Challenge – Repeat word for word the opening stretch of the entries, from the first line through the line containing "Z_AXIS = Vector((0, 0, 1))".

Entries supplied –
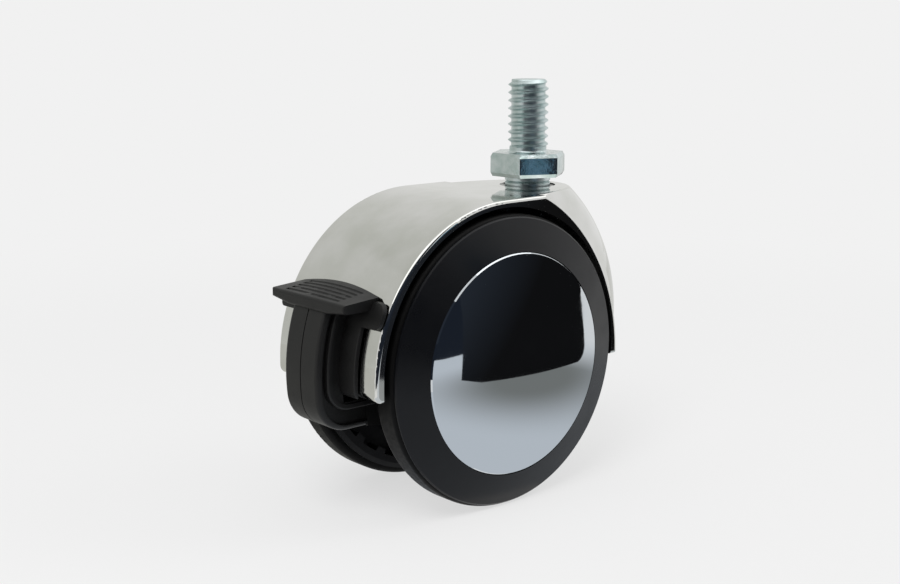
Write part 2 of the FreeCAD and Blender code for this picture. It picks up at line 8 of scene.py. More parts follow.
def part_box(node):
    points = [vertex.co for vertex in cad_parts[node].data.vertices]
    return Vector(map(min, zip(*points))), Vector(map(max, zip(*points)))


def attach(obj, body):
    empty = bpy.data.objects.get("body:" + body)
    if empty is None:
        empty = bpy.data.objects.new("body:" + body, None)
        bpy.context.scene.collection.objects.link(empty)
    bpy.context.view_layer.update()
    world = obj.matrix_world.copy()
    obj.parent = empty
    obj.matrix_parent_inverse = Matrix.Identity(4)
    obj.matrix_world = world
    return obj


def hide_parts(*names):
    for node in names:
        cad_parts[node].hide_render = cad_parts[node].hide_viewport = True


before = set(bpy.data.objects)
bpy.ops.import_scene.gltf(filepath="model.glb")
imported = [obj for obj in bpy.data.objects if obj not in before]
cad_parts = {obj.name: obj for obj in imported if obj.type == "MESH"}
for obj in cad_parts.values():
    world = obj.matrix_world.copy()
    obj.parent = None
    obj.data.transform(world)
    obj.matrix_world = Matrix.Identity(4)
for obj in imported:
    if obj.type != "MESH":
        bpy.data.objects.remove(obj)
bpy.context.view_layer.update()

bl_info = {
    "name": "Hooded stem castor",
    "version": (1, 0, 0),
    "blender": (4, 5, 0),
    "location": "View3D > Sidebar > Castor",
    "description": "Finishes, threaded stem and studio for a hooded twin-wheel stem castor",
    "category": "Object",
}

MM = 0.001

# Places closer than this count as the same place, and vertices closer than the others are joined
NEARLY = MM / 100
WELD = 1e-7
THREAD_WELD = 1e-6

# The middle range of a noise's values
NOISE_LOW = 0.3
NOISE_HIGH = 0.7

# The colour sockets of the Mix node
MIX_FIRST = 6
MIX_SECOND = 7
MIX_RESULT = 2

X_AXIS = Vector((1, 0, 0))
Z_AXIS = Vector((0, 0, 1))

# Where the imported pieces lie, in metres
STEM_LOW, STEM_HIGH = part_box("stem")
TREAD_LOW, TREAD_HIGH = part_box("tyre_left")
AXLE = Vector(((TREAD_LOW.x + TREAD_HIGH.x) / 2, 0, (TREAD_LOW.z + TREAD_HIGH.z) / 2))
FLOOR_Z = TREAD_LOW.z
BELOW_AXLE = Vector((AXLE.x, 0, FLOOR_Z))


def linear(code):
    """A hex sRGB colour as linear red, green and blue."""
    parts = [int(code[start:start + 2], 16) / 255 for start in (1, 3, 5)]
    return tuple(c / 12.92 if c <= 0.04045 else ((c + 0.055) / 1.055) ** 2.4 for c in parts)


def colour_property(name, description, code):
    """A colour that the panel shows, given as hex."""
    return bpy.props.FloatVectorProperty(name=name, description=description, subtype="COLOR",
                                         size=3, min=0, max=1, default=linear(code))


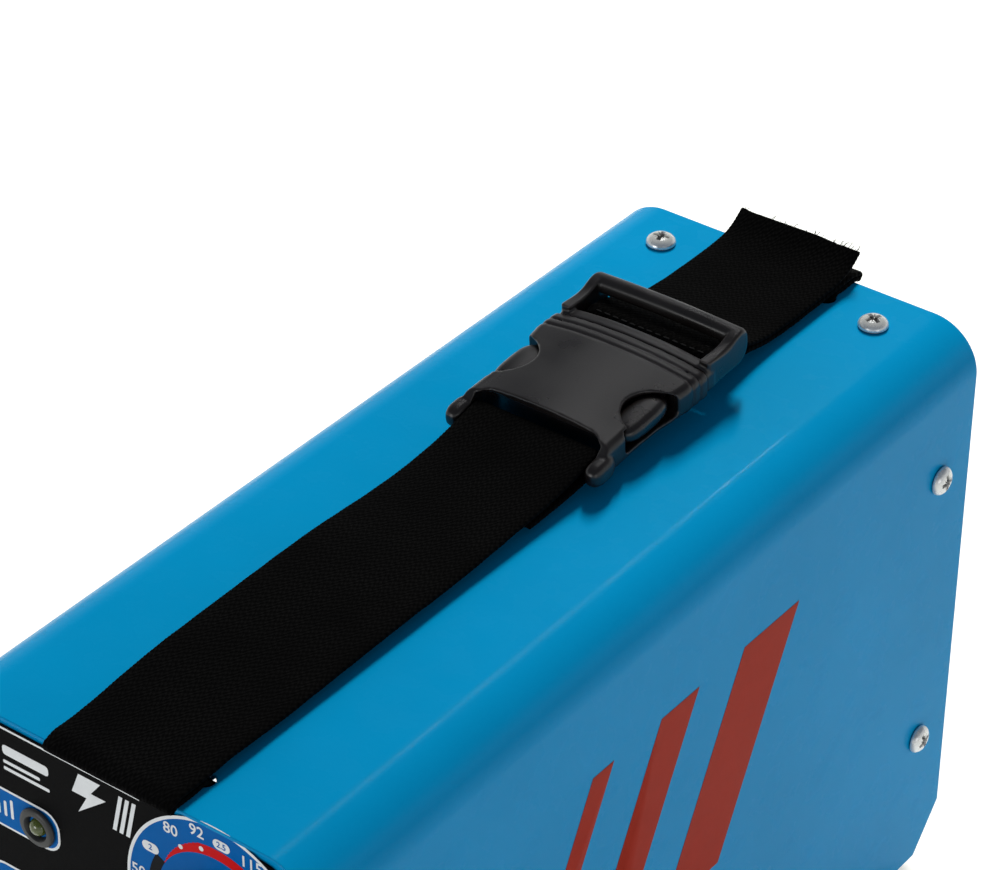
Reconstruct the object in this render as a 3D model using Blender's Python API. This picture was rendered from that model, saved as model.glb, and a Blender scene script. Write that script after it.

Output for this task –
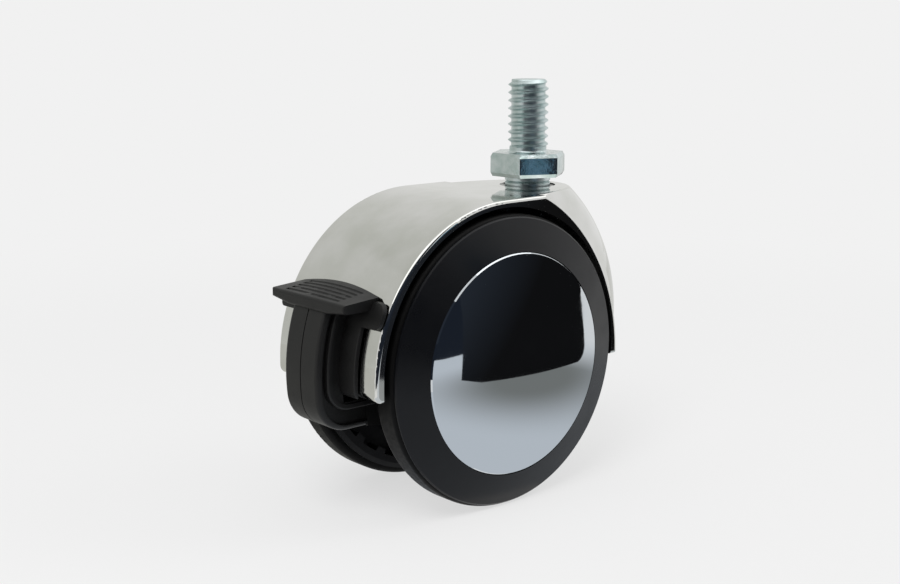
Write part 2 of the FreeCAD and Blender code for this picture. It picks up at line 8 of scene.py. More parts follow.
def part_box(node):
    points = [vertex.co for vertex in cad_parts[node].data.vertices]
    return Vector(map(min, zip(*points))), Vector(map(max, zip(*points)))


def attach(obj, body):
    empty = bpy.data.objects.get("body:" + body)
    if empty is None:
        empty = bpy.data.objects.new("body:" + body, None)
        bpy.context.scene.collection.objects.link(empty)
    bpy.context.view_layer.update()
    world = obj.matrix_world.copy()
    obj.parent = empty
    obj.matrix_parent_inverse = Matrix.Identity(4)
    obj.matrix_world = world
    return obj


def hide_parts(*names):
    for node in names:
        cad_parts[node].hide_render = cad_parts[node].hide_viewport = True


before = set(bpy.data.objects)
bpy.ops.import_scene.gltf(filepath="model.glb")
imported = [obj for obj in bpy.data.objects if obj not in before]
cad_parts = {obj.name: obj for obj in imported if obj.type == "MESH"}
for obj in cad_parts.values():
    world = obj.matrix_world.copy()
    obj.parent = None
    obj.data.transform(world)
    obj.matrix_world = Matrix.Identity(4)
for obj in imported:
    if obj.type != "MESH":
        bpy.data.objects.remove(obj)
bpy.context.view_layer.update()

bl_info = {
    "name": "Hooded stem castor",
    "version": (1, 0, 0),
    "blender": (4, 5, 0),
    "location": "View3D > Sidebar > Castor",
    "description": "Finishes, threaded stem and studio for a hooded twin-wheel stem castor",
    "category": "Object",
}

MM = 0.001

# Places closer than this count as the same place, and vertices closer than the others are joined
NEARLY = MM / 100
WELD = 1e-7
THREAD_WELD = 1e-6

# The middle range of a noise's values
NOISE_LOW = 0.3
NOISE_HIGH = 0.7

# The colour sockets of the Mix node
MIX_FIRST = 6
MIX_SECOND = 7
MIX_RESULT = 2

X_AXIS = Vector((1, 0, 0))
Z_AXIS = Vector((0, 0, 1))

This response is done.